Right. I don't mean the management system has a bug, I mean that it
has encountered a problem, for example, cloning the target. So,
boost::function could be empty because it has never been assigned a
target or because the most recent attempt to assign a target failed...
or because it was cleared by the user calling clear(). Are those all
of the scenarios that can lead to an empty boost::function?

>> Alternatively, we could rewrite the target management mechanisms to
>> ensure that boost::function always has a usable vtable object. This
>> implies providing a defualt "empty" vtable, which boost::function's
>> vtable pointer could refer to when in an empty state, so that the
>> pointer is always non-null.
> Yes, that's the implementation technique that has been discussed a
> number of times.

Ok, good. I missed out on a lot of those old discussions, so I'm just
now catching up... or trying to, at least. :)
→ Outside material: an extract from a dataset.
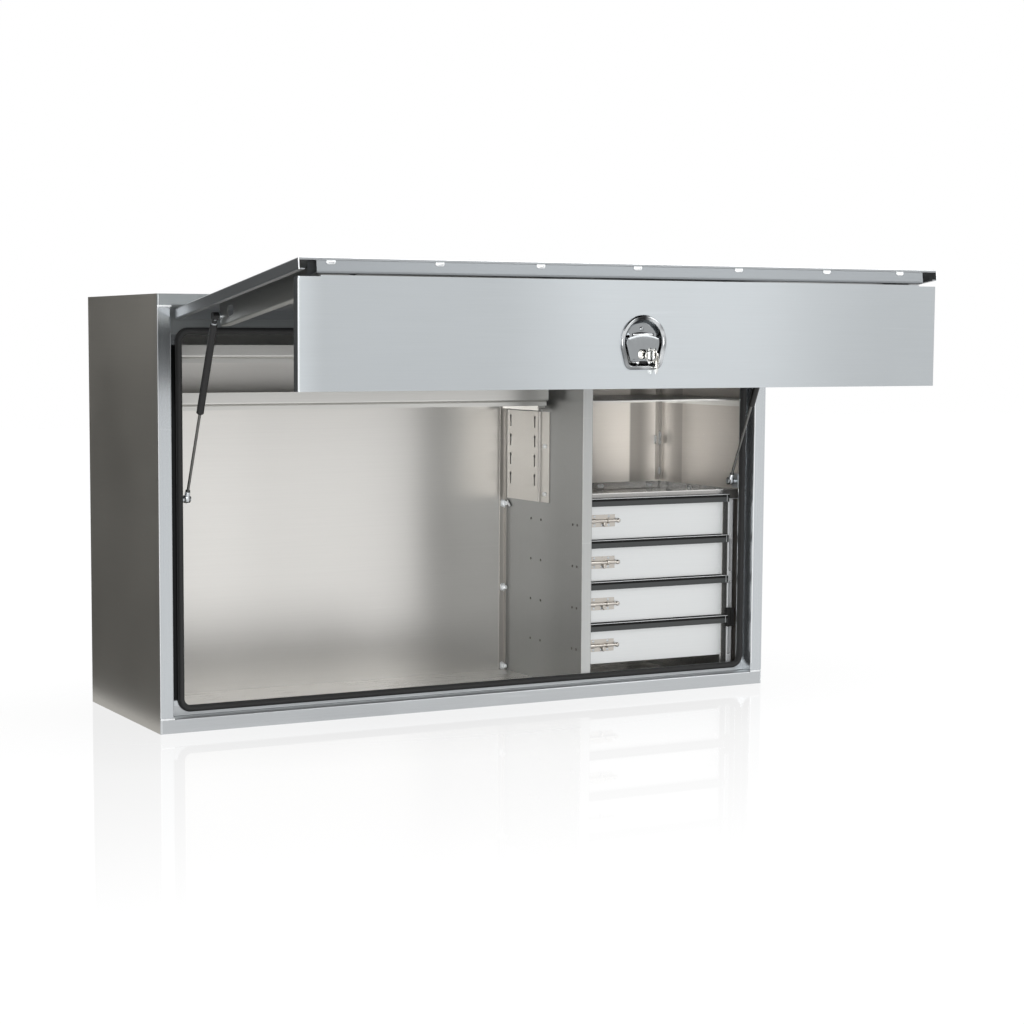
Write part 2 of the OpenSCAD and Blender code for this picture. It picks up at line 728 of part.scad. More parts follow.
module strut_studs() color("#d0d2d3") on_door() for (i = [0, 1]) {
    face = strut_xs[i] + strut_sides[i] * stiffener_off;
    tip = strut_xs[i] + strut_sides[i] * (eye_half + 2);
    rod_x(min(face, tip), max(face, tip), strut_up_y, strut_up_z, stud_r);
}

// Gas struts. The pivot at the door stays open by a small gap beside the stud.
module strut_bracket(i) {
    side = strut_sides[i];
    edge = side > 0 ? open_left : open_right;
    pin_end = strut_xs[i] + side * (eye_half + 2.5);
    back = flange_y + sheet;
    translate([edge, 0, 0]) mirror([side > 0 ? 0 : 1, 0, 0]) {
        z_run(strut_low_z - 17, strut_low_z + 17) fold([
            [-14, back + sheet / 2], [-sheet / 2, back + sheet / 2], [-sheet / 2, strut_low_y + 10]
        ]);
    }
    rod_x(min(edge - side, pin_end), max(edge - side, pin_end), strut_low_y, strut_low_z, strut_pin_r);
    rod_x(min(edge, strut_xs[i] - side * (eye_half + pass_gap)),
        max(edge, strut_xs[i] - side * (eye_half + pass_gap)), strut_low_y, strut_low_z, strut_pin_r + 2);
    rod_x(min(strut_xs[i] + side * (eye_half + pass_gap), pin_end),
        max(strut_xs[i] + side * (eye_half + pass_gap), pin_end), strut_low_y, strut_low_z, strut_pin_r + 1.5);
}
module strut_brackets() color("#c4c8ca") in_box() for (i = [0, 1]) strut_bracket(i);
module strut_rod(i) color("#7b7f82") on_strut(i) {
    difference() {
        union() {
            rod_x(-eye_half, eye_half, 0, 0, eye_r);
            cylinder(h = eye_r + 12, r = fitting_r);
        }
        rod_x(-eye_half - 1, eye_half + 1, 0, 0, strut_pin_r + run_fit);
    }
    translate([0, 0, eye_r + 12]) cylinder(h = 2 + rod_out + rod_inside, r = rod_r);
    translate([0, 0, cylinder_start + rod_inside]) cylinder(h = 8, r = cylinder_r - 1.5 - run_fit);
}
module strut_cylinder(i) color("#222426") on_strut(i) {
    length = cylinder_end - cylinder_start;
    translate([0, 0, cylinder_start]) difference() {
        cylinder(h = length, r = cylinder_r);
        translate([0, 0, -1]) cylinder(h = length, r = rod_r + run_fit);
        translate([0, 0, 10]) cylinder(h = length - 14, r = cylinder_r - 1.5);
    }
    translate([0, 0, cylinder_end]) cylinder(h = 10, r = fitting_r);
    translate([0, 0, strut_len]) {
        rod_x(-eye_half, eye_half, 0, 0, eye_r);
        rod_x(eye_half, eye_half + 1.6, 0, 0, 3);
    }
}

// Flap and its swan-neck hinge arms
module lock_outline(grow) {
    r = dish_w / 2 + grow;
    hull() {
        translate([0, dish_w / 2 - 50]) circle(r = r - 0.5, $fn = 64);
        for (s = [-1, 1]) translate([s * 26, 18 - dish_w / 2]) circle(r = 17 + grow, $fn = 32);
    }
}
module flap_pan() color("#d1d4d6") on_flap() {
    top_z = flap_top - lip_rise;
    side_from = flap_bottom + 20.5;
    side_to = top_z - 22.5;
    difference() {
        union() {
            z_run(side_from, side_to) skin_section();
            for (z = [[flap_bottom, side_from], [side_to, top_z]]) z_run(z[0], z[1]) plain_skin_section();
            slab([door_left + lip_notch, 0, top_z - 1], [door_right - lip_notch, sheet, flap_top]);
        }
        translate([lock_x, -1, lock_z]) rotate([90, 0, 0]) translate([0, 0, -sheet - 2])
            linear_extrude(sheet + 3) lock_outline(-8);
    }
    x_run(door_left + sheet, door_right - sheet) fold([
        [sheet, top_z - sheet / 2], [door_flange - 3, top_z - sheet / 2], [door_flange - 3, top_z - 22]
    ]);
    x_run(door_left + sheet, door_right - sheet) fold([
        [sheet, flap_bottom + sheet / 2], [door_flange - sheet / 2, flap_bottom + sheet / 2],
        [door_flange - sheet / 2, flap_bottom + 20]
    ]);
}
module hinge_arm(x) {
    foot_y = door_flange - 2;
    foot_top = flap_top - lip_rise;
    reach = 2 * arm_out;
    difference() {
        union() {
            x_run(x - arm_t / 2, x + arm_t / 2) translate([flap_pin_y, flap_pin_z]) {
                intersection() {
                    difference() {
                        circle(r = arm_out);
                        circle(r = arm_in);
                    }
                    polygon([for (a = [0, reach]) each (a == 0 ? [[0, 0]]
                        : [for (f = [arm_from, (arm_from + arm_to) / 2, arm_to]) reach * [sin(f), -cos(f)]])]);
                }
                rotate(arm_to - 8 - 90) translate([0, -spoke_w / 2]) square([arm_in + 0.5, spoke_w]);
                circle(r = boss_r);
            }
            slab([x - arm_t / 2, foot_y, foot_top - foot_h], [x + arm_t / 2, foot_y + 4, foot_top]);
            slab([x - foot_w / 2, foot_y, foot_top - 20], [x + foot_w / 2, foot_y + foot_t, foot_top - 2]);
        }
        rod_x(x - arm_t, x + arm_t, flap_pin_y, flap_pin_z, flap_pin_r + run_fit);
    }
}
module flap_arms() color("#b7babc") on_flap() for (x = arm_xs) hinge_arm(x);
module flap_pins() color("#c6c9cb") on_door() for (x = arm_xs) {
    half = arm_t / 2 + ear_gap + sheet;
    rod_x(x - half - 1, x + half + 1, flap_pin_y, flap_pin_z, flap_pin_r);
    for (s = [-1, 1]) rod_x(x + s * (half + 1) - 0.8, x + s * (half + 1) + 0.8,
        flap_pin_y, flap_pin_z, flap_pin_r + 1.5);
}

// Lock: chrome dish, folding pull handle, key plug with its key, and the cam behind.
module on_lock() on_flap() translate([lock_x, 0, lock_z]) children();
module dish_shape(y0, y1, grow) translate([0, y1, 0]) rotate([90, 0, 0])
    linear_extrude(y1 - y0) lock_outline(grow);
module lock_dish() color("#c9cccd") on_lock() difference() {
    union() {
        difference() {
            dish_shape(-2.5, 0, 0);
            dish_shape(-3.5, 1, -9.5);
        }
        difference() {
            dish_shape(-1, dish_d, -8.5);
            dish_shape(-3, dish_d - 1.5, -10);
        }
        intersection() {
            dish_shape(5, dish_d, -9);
            slab([-dish_w, 0, handle_pin_z + 8], [dish_w, dish_d, dish_w]);
        }
        for (s = [-1, 1]) slab([s * 24 - 3, 0, handle_pin_z - 5], [s * 24 + 3, dish_d - 1, handle_pin_z + 5]);
        rod_x(-25, 25, handle_pin_y, handle_pin_z, 2);
        rod_y(dish_d - 6, dish_d + 14, 0, plug_z, plug_r + 3);
    }
    rod_y(-1, dish_d + 20, 0, plug_z, plug_r + run_fit);
}
module lock_handle() color("#d6d8d8") on_lock() difference() {
    union() {
        translate([0, 3, 0]) rotate([90, 0, 0]) linear_extrude(4) difference() {
            intersection() {
                lock_outline(-13);
                translate([-50, -47]) square([100, 47 + handle_pin_z]);
            }
            translate([-15, -41]) square([30, 36]);
            for (s = [-1, 1]) translate([s * 24 - 4, handle_pin_z - 10]) square([8, 12]);
        }
        rod_x(-20, 20, handle_pin_y, handle_pin_z, 4);
    }
    rod_x(-30, 30, handle_pin_y, handle_pin_z, 2 + run_fit);
}
module lock_plug() color("#b9b4a8") on_lock() difference() {
    union() {
        rod_y(dish_d - 6, dish_d + 24, 0, plug_z, plug_r);
        rod_y(dish_d + 14.5, dish_d + 23, 0, plug_z, plug_r + 3);
    }
    translate([-1.3, dish_d - 8, plug_z - 4.5]) cube([2.6, 16, 9]);
}
module lock_key() color("#cfd2d2") on_lock() {
    bow_y = dish_d - 22;
    bow_r = 10;
    difference() {
        union() {
            rod_x(-1.2, 1.2, bow_y, plug_z, bow_r);
            slab([-1.2, bow_y, plug_z - 4], [1.2, dish_d + 4, plug_z + 4]);
        }
        rod_x(-2, 2, bow_y - 5, plug_z, 2.5);
    }
}
module lock_cam() color("#b0b3b4") on_lock() {
    y0 = dish_d + 24;
    w = 16;
    translate([0, y0 + 3, plug_z]) rotate([90, 0, 0]) linear_extrude(3) union() {
        circle(r = w / 2);
        translate([0, -w / 2]) square([cam_len - w / 2, w]);
        translate([cam_len - w / 2, 0]) circle(r = w / 2);
    }
}

end_panel_left();
end_panel_right();
back_panel();
top_panel();
floor_panel();
header_rail();
sill_rail();
stile_left();
stile_right();
door_seal();
divider();
corner_angles();
keyhole_brackets();
shelf_upper();
shelf_lower();
cabinet_top();
cabinet_side();
slotted_upright();
rubber_clip();
runner_outers();
hinge_leaf_fixed();
hinge_pin();
strut_brackets();
door_skin();
hinge_leaf_door();
door_end_channel();
door_stiffeners();
strut_studs();
strut_rod(0);  // strut_rod_left
strut_rod(1);  // strut_rod_right
strut_cylinder(0);  // strut_cylinder_left
strut_cylinder(1);  // strut_cylinder_right
flap_pan();
flap_arms();
flap_pins();
lock_dish();
lock_handle();
lock_plug();
lock_key();
lock_cam();
drawer_tray(0);  // drawer_tray_1
drawer_tray(1);  // drawer_tray_2
drawer_tray(2);  // drawer_tray_3
drawer_tray(3);  // drawer_tray_4
drawer_rail(0);  // drawer_rail_1
drawer_rail(1);  // drawer_rail_2
drawer_rail(2);  // drawer_rail_3
drawer_rail(3);  // drawer_rail_4
bolt_plate(0);  // bolt_plate_1
bolt_plate(1);  // bolt_plate_2
bolt_plate(2);  // bolt_plate_3
bolt_plate(3);  // bolt_plate_4
drawer_bolt(0);  // bolt_1
drawer_bolt(1);  // bolt_2
drawer_bolt(2);  // bolt_3
drawer_bolt(3);  // bolt_4
runner_middle(0);  // runner_middle_1
runner_middle(1);  // runner_middle_2
runner_middle(2);  // runner_middle_3
runner_middle(3);  // runner_middle_4
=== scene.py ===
"""Dresses the truck toolbox: finishes, seal, welds, screws, lock, keys and strut ends, and the studio."""

import json
import math

import bmesh
import bpy
from mathutils import Euler, Matrix, Vector


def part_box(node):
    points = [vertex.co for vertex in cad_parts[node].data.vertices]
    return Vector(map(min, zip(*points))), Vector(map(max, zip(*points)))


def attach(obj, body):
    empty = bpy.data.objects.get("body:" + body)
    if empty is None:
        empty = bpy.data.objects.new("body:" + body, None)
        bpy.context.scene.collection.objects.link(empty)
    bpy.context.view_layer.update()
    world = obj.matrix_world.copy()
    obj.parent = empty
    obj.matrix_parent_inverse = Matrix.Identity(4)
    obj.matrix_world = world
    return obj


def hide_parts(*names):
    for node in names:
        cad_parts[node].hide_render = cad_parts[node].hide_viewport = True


bl_info = {
    "name": "Truck Toolbox",
    "version": (1, 0, 0),
    "blender": (4, 5, 0),
    "location": "View3D > Sidebar > Toolbox",
    "description": "Finishes and small pieces of an aluminium truck toolbox, with a studio to show it in",
    "category": "Object",
}

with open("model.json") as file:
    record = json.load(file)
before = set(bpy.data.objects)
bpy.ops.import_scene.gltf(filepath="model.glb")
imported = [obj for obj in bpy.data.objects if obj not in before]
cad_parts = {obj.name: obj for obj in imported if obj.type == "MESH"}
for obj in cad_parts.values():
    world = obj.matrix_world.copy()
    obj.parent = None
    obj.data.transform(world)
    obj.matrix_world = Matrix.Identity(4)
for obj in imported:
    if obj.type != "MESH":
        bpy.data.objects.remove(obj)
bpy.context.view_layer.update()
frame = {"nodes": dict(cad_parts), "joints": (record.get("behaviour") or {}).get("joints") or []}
JOINTS = {joint["name"]: joint for joint in frame["joints"]}
MM = 0.001

# The box's front left bottom corner and its size, in millimetres.
CORNER = Vector((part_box("end_panel_left")[0].x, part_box("header_rail")[0].y, 0))
WIDTH = (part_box("end_panel_right")[1].x - CORNER.x) / MM
DEPTH = (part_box("back_panel")[1].y - CORNER.y) / MM
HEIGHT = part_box("top_panel")[1].z / MM
SHEET = (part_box("end_panel_left")[1].x - CORNER.x) / MM
OPEN_ANGLE = math.radians(-min(JOINTS["door_hinge"]["range_deg"]))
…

>> There would need to be a different "empty"
>> vtable each time boost::function is instantiated with a different call
>> signature, so that the "empty" vtable can be used seamlessly by
>> operator() for any call signature.
> One per boost::function signature, yes.
>> These "empty" vtable objects could
>> not be allocated on demand, since they would need to be available to
>> boost::function even in the event of heap allocation failures.
> They would go into the data segment, as the current vtables do.
>> So,
>> adding "empty" vtable objects would increase the space requirements of
>> boost::function; each template instantiation would need two
>> corresponding vtable objects, one for actual targets and one as a
>> fallback that throws bad_function_call. (The "empty" vtable objects
>> could be stored statically, but static storage is also a very precious
>> resource on many platforms.) Not all users would appreciate this
>> trade-off; i.e. an increase in the space overhead for a small decrease
>> in time overhead (with compiler optimization the time savings are
>> minuscule, in my experience).
> Without quantifying the trade-off, we don't know which way is better.

Do you have any suggestion for how to quantify this? I've run some
simple benchmarks, but in optimized object code the time overhead of
boost::function is so small it's hard to measure.

The increase in size of the data segment is more straight forward, but
don't we already know it will double? Instead of one vtable object per
signature, there would be two per signature, right?

> In any case, this issue is fairly easy to settle; it just takes
> effort. Someone implements this alternative scheme and determines the
> cost/benefit in space and time, and with any luck the choice is
> obvious.

OK, I'm going to spend some more time on this, try to give a working
implementation, and give a report back. Thanks for the help!